Improved I/O Controls — Blade vendors will deliver increased controls to aggregate, disaggregate and prioritize bandwidth to individual blades and virtual machines running on those blades. By 2011, increased virtualization adoption will make I/O quality of service controls a standard feature of blade servers.

More Flexible Storage Options — Storage technology associated with blades will advance to a point where storage can be added to a chassis and then assembled into storage area network pools and network-attached storage pools, or tied to blade servers in a direct-attached storage-like configuration.

Deeper Integration with Virtualization — Gartner expects blade vendors to drive deeper integration between virtualization and blades, including support for embedded hypervisors and further integration of virtual machine management with physical machine management.

Management Software Enhancements — Blade vendors are focusing on new functionality, integration and interface enhancements on their blade management tools, to help stimulate preference for blades over other form factors.

Beyond the 24-month window, but still within the five-year planning window, Gartner anticipates the following set of additional changes:

Chassis Interconnections — Today the chassis represents an infrastructure boundary. However, in three to five years time, chassis interconnects will enable resources to be shared. Although Gartner expects this innovation to be introduced as a blade market capability, it will eventually become a valuable direction for other server form factors as well.

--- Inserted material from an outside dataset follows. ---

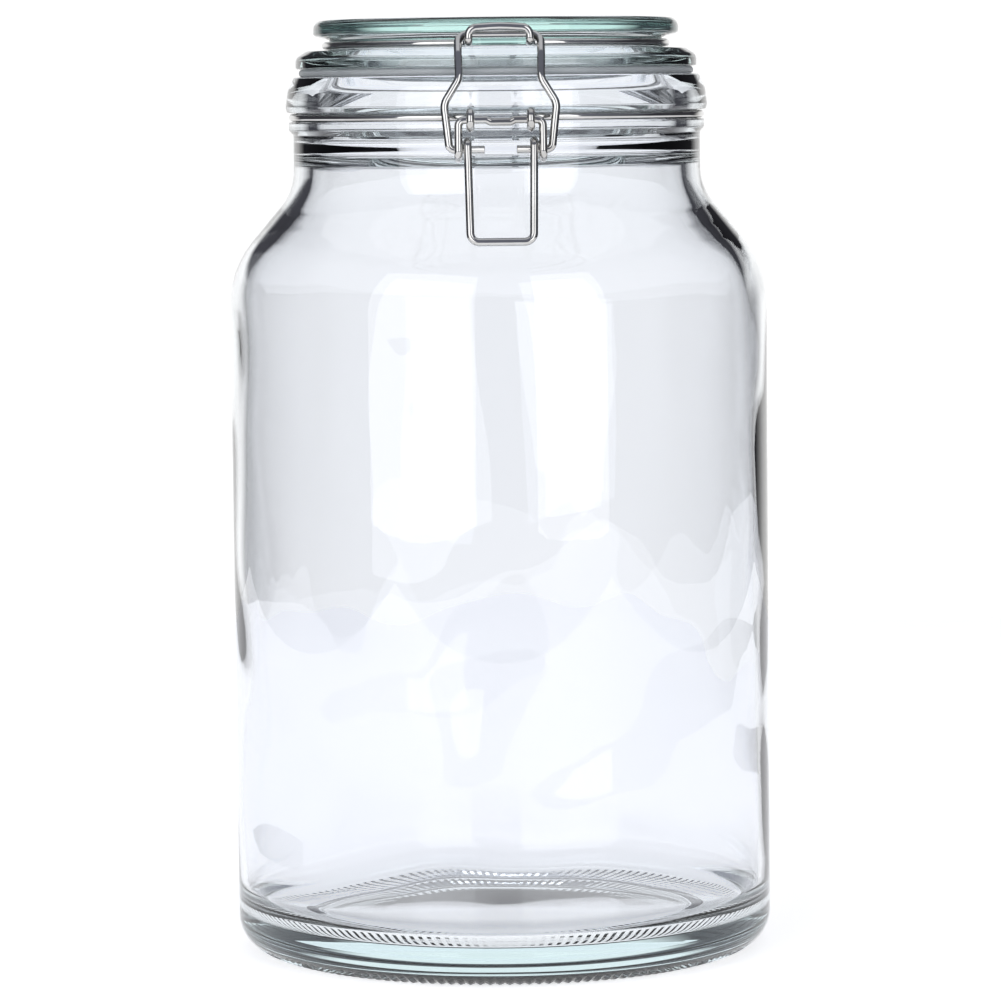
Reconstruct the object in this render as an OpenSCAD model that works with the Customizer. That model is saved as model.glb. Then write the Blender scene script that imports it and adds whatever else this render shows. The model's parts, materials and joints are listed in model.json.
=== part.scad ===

Memory Aggregation — Memory aggregation will enable one blade to use memory located on other blades in the server. The net effect will be to increase memory footprints for an operating system beyond the physical capacity of a single blade. This will further drive implementation of blade server aggregation to create larger-style, virtual symmetric multiprocessor designs. By 2012, memory and chassis aggregation will enable blade technology to address large vertically scaling workloads.

Standards for Switch Modules — The current chassis do not currently support a common interface and as a result, third-party companies such as Cisco and Brocade must make unique products for each and every server vendor. This is inefficient use of their R&D resources. Gartner predicts an interface and form-factor standard will be introduced during this time frame to enable third-party companies to manufacture products common to multiple vendor chassis. However, it is unlikely that other blade- or chassis-related standards will be agreed on by major vendors during the next five years.